Experimental investigation on preparation, characterization and stability of Al2O3 nanofluid in application of PV thermal management

Abstract

This study investigates the preparation, characterization, and stability mechanisms of Al₂O₃ nanofluid for photovoltaic thermal management applications. The experimental preparation of Al₂O₃ nanofluids is described using two-step methods, as well as the influence of parameters such as particle size, concentration, and base fluid selection. Thermal conductivity, specific heat, viscosity, and stability tests were conducted to evaluate its suitability for PV cooling for sustainable development. Further, Al₂O₃ nanofluid was experimentally investigated for PV cooling using 0.5%, 1%, 1.5%, 2%, and 2.5% volume fractions.

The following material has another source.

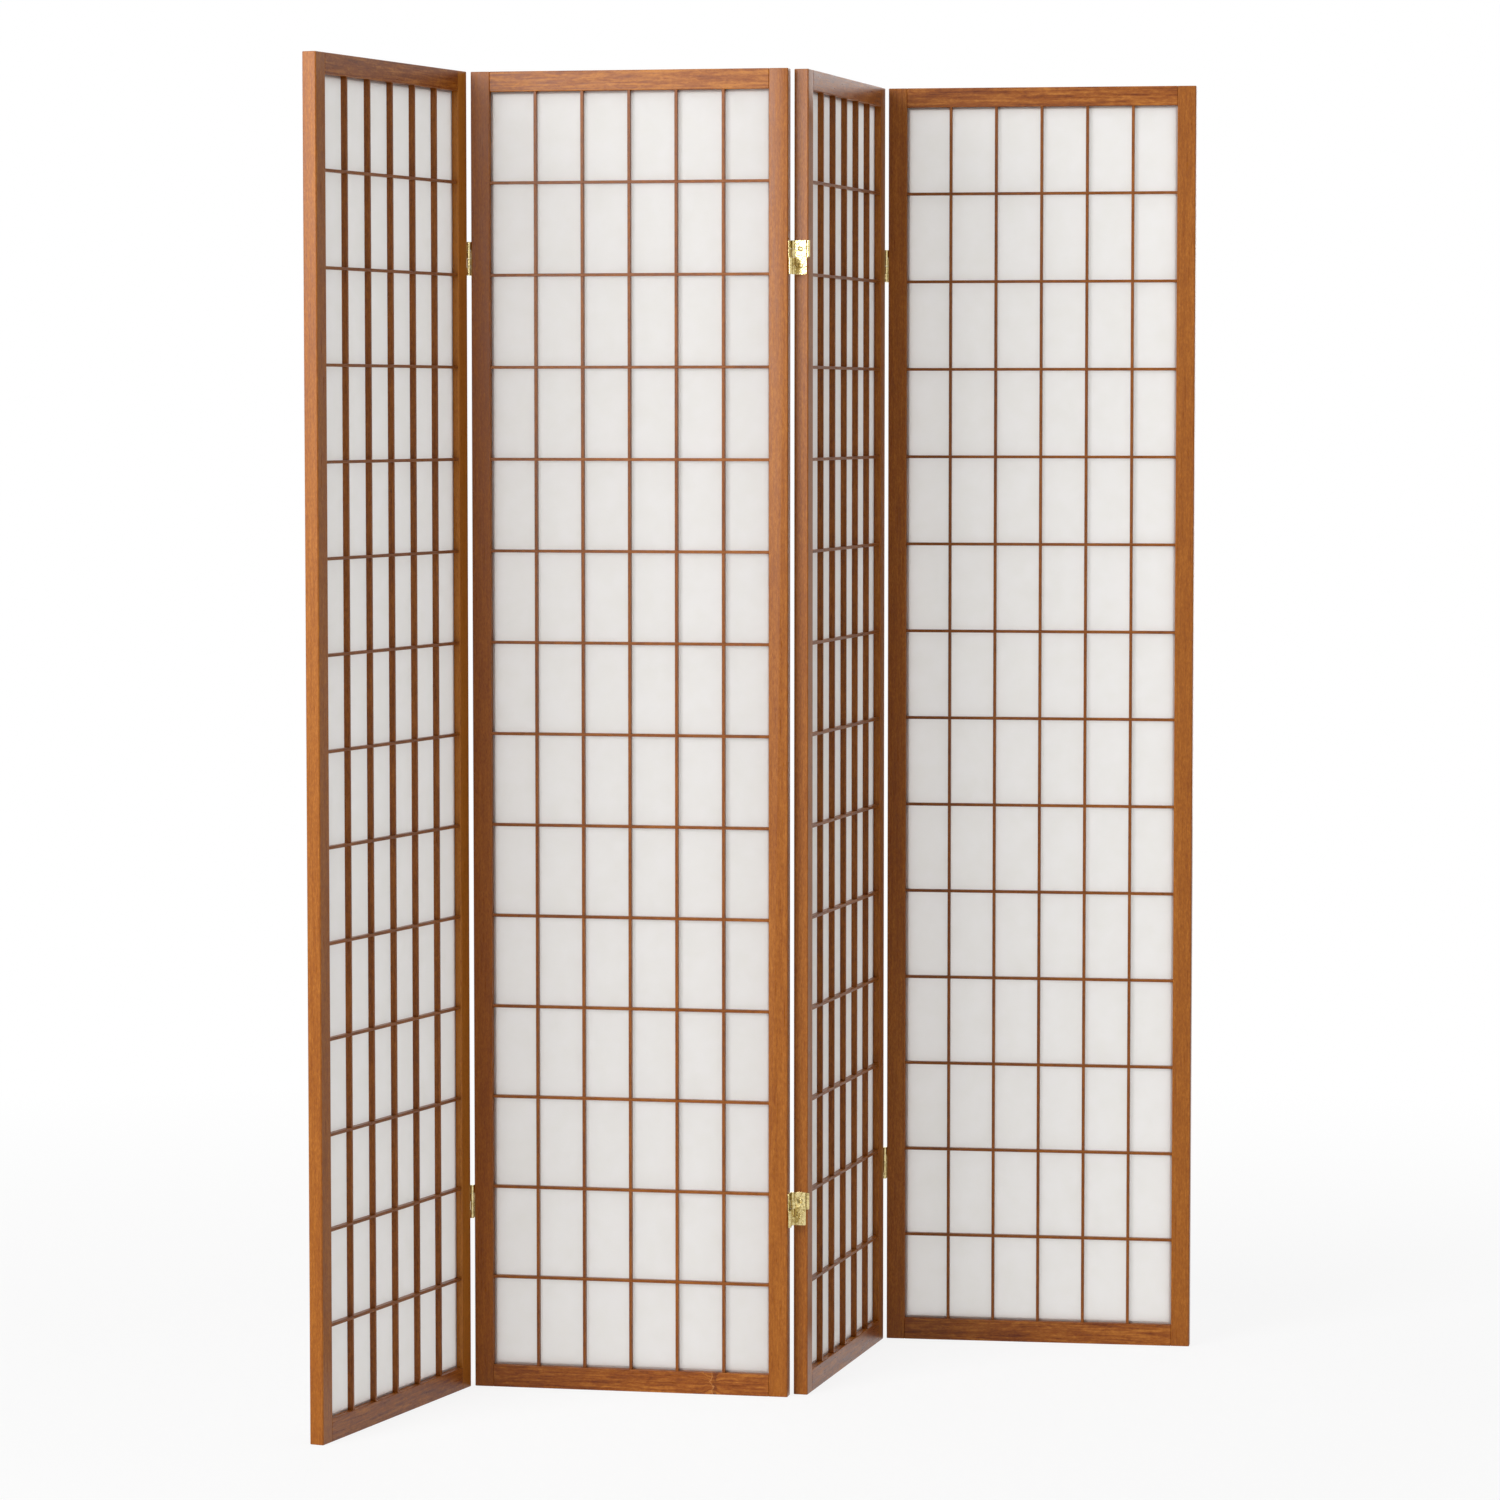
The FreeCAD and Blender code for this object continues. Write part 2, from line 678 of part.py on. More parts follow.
# The origin goes under the middle of the box round everything.
whole = FreeCAD.BoundBox()
for node in nodes:
    whole.add(node.Shape.optimalBoundingBox(False, False))
middle = Placement(Vector(-whole.Center.x, -whole.Center.y, 0), Rotation())
for node in nodes:
    node.Placement = middle * node.Placement
doc.recompute()

for item in doc.Objects:
    if "Invalid" in item.State or "Error" in item.State:
        raise RuntimeError("not built: " + item.Label)
for before, after in cuts:
    if after.Shape.Volume > before.Shape.Volume - 1e-3:
        raise RuntimeError("cuts nothing: " + after.Label)
for node in nodes:
    if node.Shape.isNull() or not node.Shape.isValid():
        raise RuntimeError("bad shape: " + node.Label)

os.makedirs("parts", exist_ok=True)
for node in nodes:
    node.Shape.exportStep("parts/%s.step" % node.Label)

print("nodes", len(nodes), "solids", sum(len(node.Shape.Solids) for node in nodes))
print("box %.2f x %.2f x %.2f" % (whole.XLength, whole.YLength, whole.ZLength))
rest = (middle * panels[1]).multVec(Vector(size("panel_width") / 2, half_thick, 0))
print("floor mount %.4f %.4f" % (rest.x, rest.y))
for number, (panel, (line, turn)) in enumerate(zip(panels, FOLDS), start=1):
    side = -1 if line == "front" else 1
    spot = (middle * panel * right_seat).multVec(Vector(0, side * pin_out, 0))
    print("fold %d turns %.1f about its %s pins at %.4f %.4f" % (number, turn, line, spot.x, spot.y))

# Where panels 2 and 3 fold back to back, the back knuckles of folds 1 and 3 come
# together at their far edges and stop fold 2 just short of flat.
knuckle_corner = size("knuckle_radius") / math.cos(math.radians(22.5))
reach = size("panel_width") + size("fold_gap")
short = 2 * math.asin((knuckle_corner + size("knuckle_gap") / 2) / reach)
print("fold 2 stops %.2f degrees short of flat" % math.degrees(short))
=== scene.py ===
# Four-panel shoji screen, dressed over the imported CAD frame. Metres, +Z up.
import json
import math
import random

import bmesh
import bpy
from mathutils import Euler, Matrix, Vector

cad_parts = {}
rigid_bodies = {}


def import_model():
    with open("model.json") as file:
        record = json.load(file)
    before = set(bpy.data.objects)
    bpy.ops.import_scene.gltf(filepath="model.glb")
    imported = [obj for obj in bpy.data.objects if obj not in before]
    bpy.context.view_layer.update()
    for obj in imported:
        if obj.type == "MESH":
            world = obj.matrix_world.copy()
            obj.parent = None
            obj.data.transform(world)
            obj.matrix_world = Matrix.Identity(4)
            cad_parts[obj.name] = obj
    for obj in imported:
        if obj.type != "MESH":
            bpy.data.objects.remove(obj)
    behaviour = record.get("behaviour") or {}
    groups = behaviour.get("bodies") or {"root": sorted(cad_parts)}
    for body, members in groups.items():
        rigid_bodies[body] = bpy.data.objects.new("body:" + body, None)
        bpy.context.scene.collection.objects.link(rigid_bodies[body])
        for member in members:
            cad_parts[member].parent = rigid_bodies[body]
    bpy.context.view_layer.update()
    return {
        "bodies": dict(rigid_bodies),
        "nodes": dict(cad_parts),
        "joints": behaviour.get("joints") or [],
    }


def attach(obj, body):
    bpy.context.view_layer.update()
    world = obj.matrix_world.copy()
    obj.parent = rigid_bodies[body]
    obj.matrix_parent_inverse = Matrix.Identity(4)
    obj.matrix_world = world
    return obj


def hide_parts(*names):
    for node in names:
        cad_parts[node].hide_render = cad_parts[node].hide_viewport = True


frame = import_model()

mm = 0.001
tiny = 0.001 * mm  # anything shorter counts as nothing
panelCount = len(frame["bodies"])
foldJoints = sorted(frame["joints"], key=lambda joint: joint["name"])

# One panel in its own coordinates: lower front left corner at 0, front face at y 0.
panelSize = dict(
    width=434 * mm,
    height=1784 * mm,
    thick=19.5 * mm,
    stileFace=26 * mm,
    topRail=27 * mm,
    bottomRail=30 * mm,
    foldGap=6 * mm,  # between two panels laid flat in line
    pinProud=0.8 * mm,  # hinge pin centres in front of the face or behind the back
)


def pinSpot(side, line):
    # Where a pin line passes one panel, seen from above.
    x = -panelSize["foldGap"] / 2
    if side == "right":
        x = panelSize["width"] - x
    y = -panelSize["pinProud"]
    if line == "back":
        y = panelSize["thick"] - y
    return Vector((x, y, 0))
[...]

From the results, it was observed that the PV panel temperature varies from 19.35 to 87.95°C for the time duration of 0 to 60 min in the case of without cooling. On the other hand, the PV panel temperature ranged from 10.9 to 60.85°C with the nanofluid cooling for a volume fraction of 2.5% at a mass flow rate of 0.010 kg/s. The maximum electrical efficiency was achieved as 4.39% with a nanoparticle volume fraction of 2.5% at a flow rate of 0.010 kg/s. The use of nanofluid cooling resulted in an approximate 1% increase in electrical efficiency. Experimental results indicate that Al₂O₃ nanofluid significantly enhances heat dissipation in PV systems, reducing its temperature and increasing electrical efficiency.